For months the Monica Lewinsky scandal had completely pervaded the news cycle. Fans and lovers of Bill Clinton were simply appalled that their political hero’s private life and dirty laundry were being aired for all to see on national television. Spurred on by the punditry of great liberal thinkers such as James Carville and Chris Matthews, the liberal elites decided they must act. They could not simply stand by and watch the greatest Democrat since Franklin D. Roosevelt be dragged through the mud of smut and yellow journalism.

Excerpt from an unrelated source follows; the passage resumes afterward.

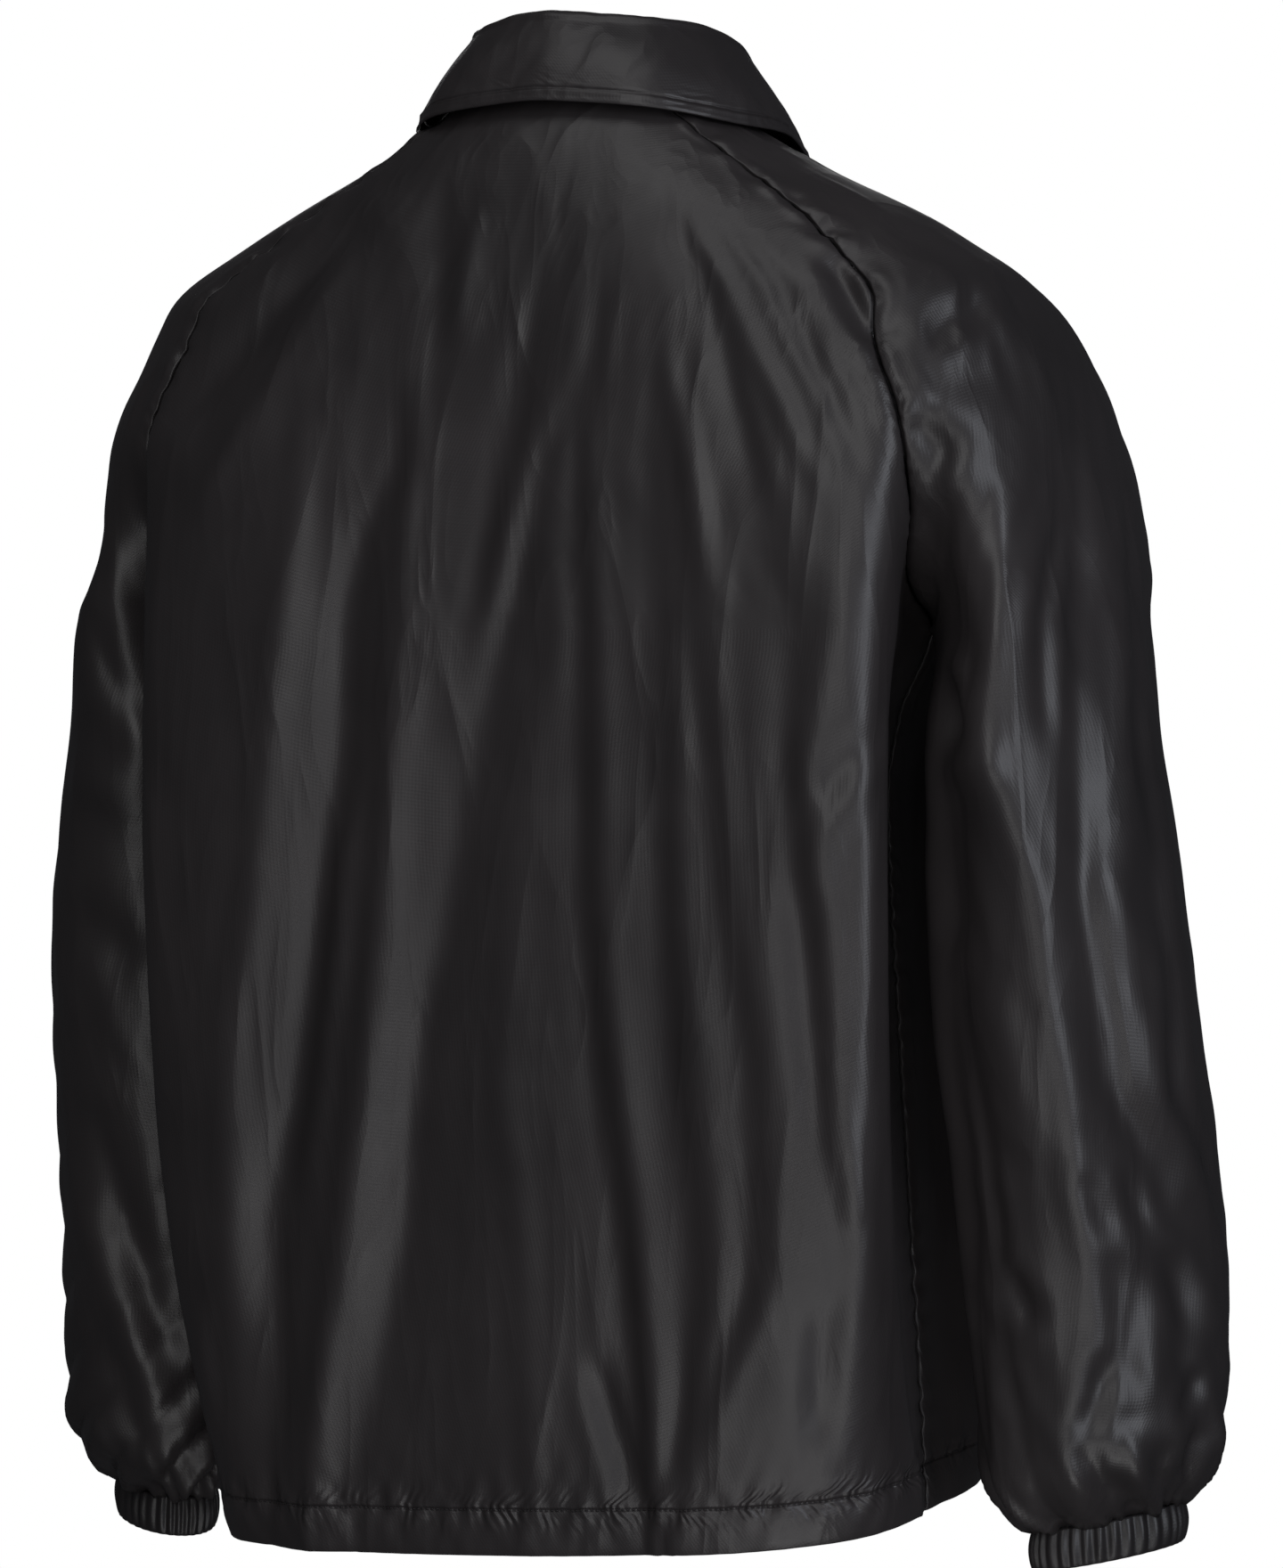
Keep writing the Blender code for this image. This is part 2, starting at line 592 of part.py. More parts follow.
def seam_shifts(grids):
    """Returns how far each point moves so that pieces which meet stand a seam gap apart.

    Two pieces move apart along the difference of the directions that lead into them. At the
    underarm point all move out from the body, the back and the front also to either side.
    """
    totals = {}
    for name, grid in grids.items():
        for edge, inner in seam_edges(name):
            for row, run in enumerate(seam_runs(name, grid, edge, inner)):
                key = point_key(grid[row, edge])
                totals[key] = totals.get(key, 0) + run
    shifts = {}
    for name, grid in grids.items():
        shift = np.zeros_like(grid)
        for edge, inner in seam_edges(name):
            for row, run in enumerate(seam_runs(name, grid, edge, inner)):
                place = grid[row, edge]
                apart = 2 * run - totals[point_key(place)]
                if row == RAGLAN_ROWS:
                    out = np.array([math.copysign(1, place[0]), 0, 0])
                    apart = out if name.startswith("sleeve") else run + out
                apart = apart / np.linalg.norm(apart)
                shift[row, edge] = apart * half_gap(place)
        shifts[name] = shift
    return shifts


def add_object(name, vertices, faces, finish):
    """Makes one named object from points and faces, with its finish, shaded smooth."""
    mesh = bpy.data.meshes.new(name)
    shape = bmesh.new()
    corners = [shape.verts.new(vertex) for vertex in vertices]
    for face in faces:
        shape.faces.new([corners[index] for index in face])
    bmesh.ops.recalc_face_normals(shape, faces=shape.faces)
    shape.to_mesh(mesh)
    shape.free()
    mesh.shade_smooth()
    mesh.set_sharp_from_angle(angle=math.radians(SHARP_ANGLE))
    mesh.materials.append(material(*finish))
    thing = bpy.data.objects.new(name, mesh)
    bpy.context.scene.collection.objects.link(thing)
    return thing


def material(name, colour, roughness, metallic):
    """Returns the named finish, made once."""
    found = bpy.data.materials.get(name)
    if found:
        return found
    made = bpy.data.materials.new(name)
    made.use_nodes = True
    shader = made.node_tree.nodes["Principled BSDF"]
    shader.inputs["Base Color"].default_value = (*colour, 1)
    shader.inputs["Roughness"].default_value = roughness
    shader.inputs["Metallic"].default_value = metallic
    return made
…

Meeting up in online chatrooms via AOL and AOL Instant Messenger, which was largely unregulated, the liberal militia began to flourish and allow its roots to take hold in the college campuses and educational centers across the country, and then to spread to households who were early adopters of the technology. The dedicated fanbase of Bill Clinton and his liberal ideological movement of balancing budgets and enjoying rowdy saxophone music began to organize and take action.
Calling themselves The Blowbacks, protests began taking place on city street corners in metropolitan areas, with liberals donning hats that read “Make America Horny Again” and waving giant blue flags shaped like dresses with white blotches on them meant to represent the president’s semen. Routinely there were crowd chants of “Presidents deserve blowjobs!” and “We love cigars!” People wore blue shirts that boldly read in white lettering, “I’m in bed with my president.”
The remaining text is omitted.